The Only Thing Certain Is Uncertainty

Jodie | 12 Jun 2026 | News | Performance, People, Transformation

Brighter, longer days are here, but uncertainty continues to shape the business landscape

As we move through Spring 2026, intensifying global events, economic pressures and rapid advances in technology are forcing leaders to reassess how they plan, invest and transform. Although headlines focus on political figures and global powers, every organisation, from local SMEs to global enterprises, are navigating the same turbulence.

The tariff upheavals of 2025 acted as a stress test for how businesses respond when volatility accelerates. Companies were forced to make fast, high stakes decisions with incomplete information.

The lesson that emerged was familiar: uncertainty is not an occasional disruption.

But what stood out in 2025 was the clear difference in how organisations responded. Research from McKinsey highlighted that companies which proactively assessed their position, adapted strategies and modelled multiple scenarios were better positioned to maintain performance than those that waited. Insights from the April 2025 roundtable reinforced the point, organisations that acted early and with intent proved more resilient than those adopting a “wait and see” approach.

Yet the real takeaway goes deeper than decisiveness alone, the true differentiator was people! Leaders and teams who were equipped, aligned and supported to navigate uncertainty with confidence.

Are People the Foundation of Navigating Uncertainty?

Whether facing external shocks or delivering transformation, uncertainty is inevitable. If transformation were predictable, straightforward and linear, 70% of them wouldn’t fail. The same capabilities that help organisations deliver complex change are precisely the ones that help them respond effectively to unpredictable external events.

Strong, people centred transformations share several traits:

  • Clarity of vision– A shared understanding of the change being pursued, and why it matters.
  • Alignment on what needs to be different– Knowing what must change in behaviours, processes or structures to make the vision reality.
  • Focus on what can be controlled– Prioritising the areas leaders and teams can influence, even when external factors shift.
  • Acceptance that knowledge and certainty evolve – Teams understand they will know more at the end than the beginning. Testing, refining and adjusting are essential.
  • Balanced teams with active sponsorship – Sponsors who scan, remove blockers, and support delivery while staying connected to reality.

This clarity enables more informed decisions, especially when external events require a pivot. For example, a cost efficiency programme that focuses on reducing manufacturing cycle time by 20% remains the right choice even if the benefit of reduced cost is undermined by tariffs increasing production costs.
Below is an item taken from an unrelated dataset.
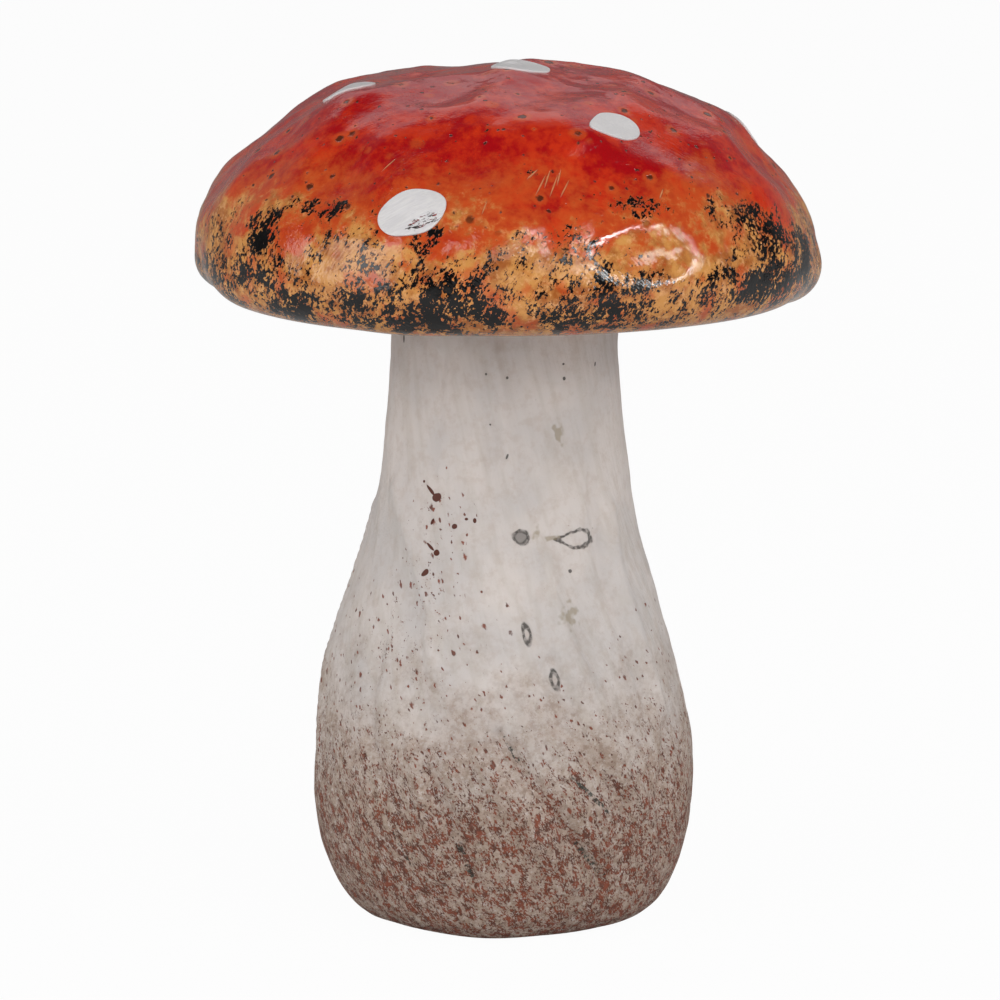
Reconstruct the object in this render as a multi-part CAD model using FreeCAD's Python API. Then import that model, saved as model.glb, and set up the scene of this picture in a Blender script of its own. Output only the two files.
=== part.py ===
"""Ceramic mushroom ornament, built as it is made: two hollow slip castings, bonded.

A glazed cap, cast as a closed bun with a round socket in its flat underside, sits on
a bellied stem. The stem's neck ends in a shoulder and a hollow spigot that stands in
the socket, and a ring of bonding cement fills the joint. The white spots are thick
dabs of enamel on the cap. The stem is open at its foot through a vent hole.

Millimetres, +Z up. The origin is the centre of the foot's resting plane, -Y is the
front and +X is the right-hand side seen from the front.
"""
import FreeCAD
import Part

import math
import os

# Whole ornament
overall_height = 178.0

# Cap, outside
cap_diameter = 130.0
cap_depth = 47.5            # flat underside up to the crown
rim_roll_width = 9.0        # widest ring in to the edge of the underside
rim_roll_height = 8.1       # underside up to the widest ring

# Cap, inside
cap_wall = 5.0

# Stem, outside
neck_diameter = 47.4
belly_diameter = 80.4
foot_diameter = 61.0

# Stem, inside
stem_wall = 5.0
floor_thickness = 6.0
foot_recess_diameter = 42.0
foot_recess_depth = 1.5
vent_diameter = 12.0

# Spigot, socket and cement
shoulder_width = 6.2        # neck's edge in to the spigot
spigot_wall = 4.6
spigot_reach = 4.0          # spigot's end above the cap's inner floor
spigot_bevel = 1.2
bond_gap = 0.8              # cement between spigot and socket, all round

# Enamel spots
spot_length = 13.6
spot_width = 10.6
spot_relief = 0.6           # top of a dab above the glaze
spot_root = 1.5             # blank below the glaze, before the glaze is cut away

# Cutters run past the face that they cut
cut_overrun = 10.0

# Worked out from the sizes above
cap_radius = cap_diameter / 2
belly_radius = belly_diameter / 2
neck_radius = neck_diameter / 2
underside_height = overall_height - cap_depth
widest_height = underside_height + rim_roll_height
dome_height = cap_depth - rim_roll_height
spigot_radius = neck_radius - shoulder_width
socket_radius = spigot_radius + bond_gap
cap_floor_height = underside_height + cap_wall
spigot_top = cap_floor_height + spigot_reach

# Outline of the dome from the crown's flat to the widest ring, as a smooth curve
# through these points: share of the cap's radius, then share of the dome's height.
dome_curve_shares = [
    (0.10, 1.000),
    (0.27, 0.984),
    (0.45, 0.940),
    (0.65, 0.818),
    (0.80, 0.612),
    (0.91, 0.425),
    (0.98, 0.203),
    (1.00, 0.000),
]
dome_bands = 10
roll_bands = 4

# Outline of the stem, as a smooth curve through these points. Below the belly, share
# of the stem's height and share of the way from the foot's radius to the belly's.
foot_curve_shares = [
    (0.000, 0.000),
    (0.030, 0.450),
    (0.100, 0.775),
    (0.215, 1.000),
]

# The same above the belly, with the share of the way from the neck's radius.
neck_curve_shares = [
    (0.350, 0.885),
    (0.500, 0.580),
    (0.600, 0.345),
    (0.700, 0.170),
    (0.800, 0.065),
    (0.920, 0.000),
]
stem_bands = 11

# Enamel spots: azimuth in degrees, share of the way down the cap's outline, share
# of the usual size, and turn of the long axis from level in degrees.
spot_shares = {
    "spot_crown": (292, 0.000, 0.95, 0),
    "spot_front_left": (252, 0.660, 1.00, 25),
    "spot_front_right": (300, 0.420, 0.90, -10),
    "spot_left": (198, 0.325, 0.95, 80),
    "spot_right": (2, 0.520, 0.95, 80),
    "spot_back_right": (52, 0.560, 1.00, 15),
    "spot_back": (98, 0.340, 0.90, -10),
    "spot_back_left": (148, 0.600, 1.00, 25),
}

# Rings of a dab: share of its length and width, then share of its relief.
dab_ring_shares = [
    (1.00, -0.10),
    (0.62, 1.00),
]

# Corners of a dab's outline, as shares of its half length and half width
dab_corner_shares = [1.00, 0.96, 1.05, 0.98, 1.04, 0.95, 1.03, 0.97]

hollow_sides = 16           # flats round the inside of a casting


def on_axis(height):
    """Point on the ornament's axis."""
    return FreeCAD.Vector(0, 0, height)


def turned_point(radius, azimuth, height):
    """Point at a radius and height, azimuth in degrees from +X towards +Y."""
    angle = math.radians(azimuth)
    return FreeCAD.Vector(radius * math.cos(angle), radius * math.sin(angle), height)


def azimuths(count):
    """Evenly spaced azimuths round the axis, in degrees."""
    return [360 * i / count for i in range(count)]


def disc(radius, low, high):
    """Upright cylinder on the axis, between two heights."""
    return Part.makeCylinder(radius, high - low, on_axis(low))


def curve_points(points, bands):
    """Points along the smooth curve through (radius, height) pairs, evenly spaced.

    The castings are turned from these points, so each band between two is a cone.
    """
    curve = Part.BSplineCurve()
    curve.interpolate([FreeCAD.Vector(radius, 0, height) for radius, height in points])
    return [(point.x, point.z) for point in curve.discretize(Number=bands + 1)]


def cap_outline():
    """Half outline of the cap as (radius, height) pairs, crown to underside.

    The dome follows its curve, and the rim rolls in by a quarter of an ellipse.
    """
    dome = [
        (radius_share * cap_radius, widest_height + height_share * dome_height)
        for radius_share, height_share in dome_curve_shares
    ]
    outline = curve_points(dome, dome_bands)
    for i in range(1, roll_bands + 1):
        angle = math.pi / 2 * i / roll_bands
        outline.append((
            cap_radius - rim_roll_width * (1 - math.cos(angle)),
            widest_height - rim_roll_height * math.sin(angle),
        ))
    return outline


def stem_outline():
    """Half outline of the stem as (radius, height) pairs, foot to shoulder."""
    points = []
    for end_radius, table in (
            (foot_diameter / 2, foot_curve_shares), (neck_radius, neck_curve_shares)):
        for height_share, radius_share in table:
            radius = end_radius + (belly_radius - end_radius) * radius_share
            points.append((radius, underside_height * height_share))
    outline = curve_points(points, stem_bands)
    outline.append((neck_radius, underside_height))
    return outline


def outward(outline, index):
    """Unit normal (radius, height) of the cap's outline at one of its points."""
    before = outline[max(index - 1, 0)]
    after = outline[min(index + 1, len(outline) - 1)]
    run, drop = after[0] - before[0], after[1] - before[1]
    length = math.hypot(run, drop)
    return -drop / length, run / length


def place_along(outline, share):
    """Point and unit normal of the cap's outline at a share of its whole length."""
    steps = [math.dist(before, after) for before, after in zip(outline, outline[1:])]
    target = share * sum(steps)
    index = 0
    while target > steps[index]:
        target -= steps[index]
        index += 1
    (r0, z0), (r1, z1) = outline[index], outline[index + 1]
    part = target / steps[index]
    place = r0 + (r1 - r0) * part, z0 + (z1 - z0) * part
    return place, ((z0 - z1) / steps[index], (r1 - r0) / steps[index])


def polygon(points):
    """Wire of straight edges through points, closed."""
    return Part.makePolygon(points + points[:1])


def faceted_body(rings):
    """Solid with flat faces through rings of as many corners each."""
    faces = [Part.Face(polygon(rings[0])), Part.Face(polygon(rings[-1]))]
    for low, high in zip(rings, rings[1:]):
        for i in range(len(low)):
            faces.append(Part.Face(polygon([low[i - 1], low[i], high[i], high[i - 1]])))
    shell = Part.makeShell(faces)
    shell.sewShape()
    body = Part.makeSolid(shell)
    if body.Volume < 0:
        body.reverse()
    return body


def faceted_hollow(outline):
    """Many-sided core of a casting, inside an outline of (radius, height) pairs."""
    return faceted_body([
        [turned_point(radius, azimuth, height) for azimuth in azimuths(hollow_sides)]
        for radius, height in outline
    ])


def turned_body(outline):
    """Solid of revolution inside a closed outline of (radius, height) pairs."""
    section = polygon([FreeCAD.Vector(radius, 0, height) for radius, height in outline])
    return Part.Face(section).revolve(on_axis(0), on_axis(1), 360)


def cap_blank():
    """Cap as cast, before it is hollow: dome, rolled rim and flat underside."""
    return turned_body([(0.0, overall_height)] + cap_outline() + [(0.0, underside_height)])


def cap_shell(blank):
    """Hollow cap with the socket through its floor."""
    outline = cap_outline()
    core = []
    for i in range(0, len(outline), 2):
        out_r, out_z = outward(outline, i)
        radius, height = outline[i][0] - out_r * cap_wall, outline[i][1] - out_z * cap_wall
        if height > cap_floor_height + cap_wall:
            core.append((radius, height))
    core.append((cap_radius - cap_wall, cap_floor_height + cap_wall))
    core.append((cap_radius - cap_wall - rim_roll_width, cap_floor_height))
    socket = disc(socket_radius, underside_height - cut_overrun, cap_floor_height + cut_overrun)
    return blank.cut(faceted_hollow(core)).cut(socket)


def stem_blank():
    """Stem as cast, before it is hollow, up to its shoulder."""
    outline = stem_outline()
    return turned_body([(0.0, 0.0)] + outline + [(0.0, underside_height)])


def stem_shell():
    """Hollow stem with its spigot, foot ring and vent hole."""
    roof_height = underside_height - stem_wall
    throat_radius = spigot_radius - spigot_wall
    core = [
        (radius - stem_wall, height) for radius, height in stem_outline()[1::2]
        if floor_thickness + stem_wall < height < roof_height - stem_wall
    ]
    core.insert(0, (foot_diameter / 2 - stem_wall, floor_thickness))
    core.append((neck_radius - stem_wall, roof_height - stem_wall))
    core.append((throat_radius, roof_height))
    spigot = disc(spigot_radius, roof_height, spigot_top)
    rim = [edge for edge in spigot.Edges if edge.isClosed() and edge.CenterOfMass.z > underside_height]
    shell = stem_blank().fuse(spigot.makeChamfer(spigot_bevel, rim))
    for cutter in (
            faceted_hollow(core),
            disc(throat_radius, roof_height - stem_wall, spigot_top + cut_overrun),
            disc(foot_recess_diameter / 2, -cut_overrun, foot_recess_depth),
            disc(vent_diameter / 2, -cut_overrun, floor_thickness + cut_overrun)):
        shell = shell.cut(cutter)
    return shell


def bond_ring():
    """Sleeve of cement that fills the gap between spigot and socket."""
    return turned_body([
        (spigot_radius, underside_height),
        (socket_radius, underside_height),
        (socket_radius, cap_floor_height),
        (spigot_radius, cap_floor_height),
    ])


def enamel_spot(blank, azimuth, share, size_share, turn):
    """Dab of enamel on the cap's glaze, domed outside and cut to the glaze inside."""
    (radius, height), (out_r, out_z) = place_along(cap_outline(), share)
    centre = turned_point(radius, azimuth, height)
    normal = turned_point(out_r, azimuth, out_z)
    level = on_axis(1).cross(normal).normalize()
    across = normal.cross(level)
    rings = [(1, -spot_root)]
    rings += [(ring_share, relief_share * spot_relief) for ring_share, relief_share in dab_ring_shares]
    outlines = []
    for ring_share, rise in rings:
        corners = []
        for corner_share, angle in zip(dab_corner_shares, azimuths(len(dab_corner_shares))):
            scale = size_share * ring_share * corner_share / 2
            x = spot_length * scale * math.cos(math.radians(angle))
            y = spot_width * scale * math.sin(math.radians(angle))
            c, s = math.cos(math.radians(turn)), math.sin(math.radians(turn))
            corners.append(centre + level * (x * c - y * s) + across * (x * s + y * c) + normal * rise)
        outlines.append(corners)
    return faceted_body(outlines).cut(blank)


os.makedirs("parts", exist_ok=True)
cap_casting = cap_blank()
pieces = {
    "cap_shell": cap_shell(cap_casting),
    "stem_shell": stem_shell(),
    "bond_ring": bond_ring(),
}
for name, shares in spot_shares.items():
    pieces[name] = enamel_spot(cap_casting, *shares)
for name, piece in pieces.items():
    print(name, piece.isValid(), len(piece.Solids), round(piece.Volume), "mm3")
    piece.exportStep(f"parts/{name}.step")
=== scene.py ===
"""Ceramic mushroom ornament: a lumpy glazed cap, a slip-washed stem and dabs of enamel.

Metres, +Z up. The origin is the centre of the foot's resting plane, -Y is the front
and +X is the right-hand side seen from the front. Azimuths are in degrees, from +X
towards +Y, so the middle of the front is at 270.
"""

import logging
import math
from dataclasses import dataclass, field
from enum import Enum

import bmesh
import bpy
from mathutils import Euler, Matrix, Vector
from mathutils.kdtree import KDTree


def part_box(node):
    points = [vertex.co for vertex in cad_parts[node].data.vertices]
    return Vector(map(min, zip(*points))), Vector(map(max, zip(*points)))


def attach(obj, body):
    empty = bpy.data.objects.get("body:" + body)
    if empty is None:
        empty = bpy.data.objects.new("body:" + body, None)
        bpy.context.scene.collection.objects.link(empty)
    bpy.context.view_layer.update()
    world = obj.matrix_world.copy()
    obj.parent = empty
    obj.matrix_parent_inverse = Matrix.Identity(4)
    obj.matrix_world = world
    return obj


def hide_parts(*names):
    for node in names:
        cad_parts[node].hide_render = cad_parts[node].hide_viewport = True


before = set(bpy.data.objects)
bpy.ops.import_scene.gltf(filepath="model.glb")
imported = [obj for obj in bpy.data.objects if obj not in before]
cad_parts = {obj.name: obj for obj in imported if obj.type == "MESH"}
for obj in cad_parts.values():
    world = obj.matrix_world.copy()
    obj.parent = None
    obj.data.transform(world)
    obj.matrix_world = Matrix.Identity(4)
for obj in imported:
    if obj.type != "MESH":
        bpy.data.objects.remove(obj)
LOG = logging.getLogger("mushroom")
BODY = "root"
MM = 0.001
FRONT = 270

Colour = tuple[float, float, float, float]
Pair = tuple[float, float]
Object = bpy.types.Object
Material = bpy.types.Material
Node = bpy.types.Node
Socket = bpy.types.NodeSocket
Tree = bpy.types.NodeTree


def paint(red: int, green: int, blue: int) -> Colour:
    """Turns a colour as a painter reads it, 0 to 255, into the shader's linear one.

    Args:
        red: Red, 0 to 255.
        green: Green, 0 to 255.
        blue: Blue, 0 to 255.

    Returns:
        The linear colour with full alpha.
    """
    def linear(value: int) -> float:
        """The standard screen curve, undone for one channel, 0 to 255."""
        share = value / 255
        return share / 12.92 if share <= 0.04045 else ((share + 0.055) / 1.055) ** 2.4

    return linear(red), linear(green), linear(blue), 1.0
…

Conversely, a growth programme reliant on shifting customer buying behaviour may require reassessment if external conditions undermine the core assumptions.

You can only judge the impact of uncertainty when you are already clear on the change you are trying to deliver.

Building Confidence Through Adaptation, Not Rigidity

Borrowing from Jim Collins’ “bullets before cannonballs”, organisations that test ideas on a small scale before committing full resources reduce risk by default. They avoid setting plans in concrete and recognise that both people and circumstances evolve.

Crucially, this approach shifts accountability from “delivering the project” to “delivering the outcomes”. It empowers teams to explore multiple pathways to the same goal, reducing paralysis when one route hits a barrier.

If we ask ourselves when the global environment will become stable again, the honest answer is that it may never return to the conditions we once viewed as “normal”. But this doesn’t need to paralyse progress. When was the last time there wasn’t a shock around the corner for businesses?

Therefore, active sponsorship being seen as a human endeavour rather than a governance formality is key. Sponsors and programme leaders who support, challenge and coach one another create the psychological safety necessary to remain resourceful under pressure will accelerate progress.

Organisations that will succeed in the years ahead are those that stay focused on what matters, build clarity around their transformations, around the outcomes they are trying to achieve, and who empower their people and act with intention.

Uncertainty may be constant, but people determine how well an organisation navigates it.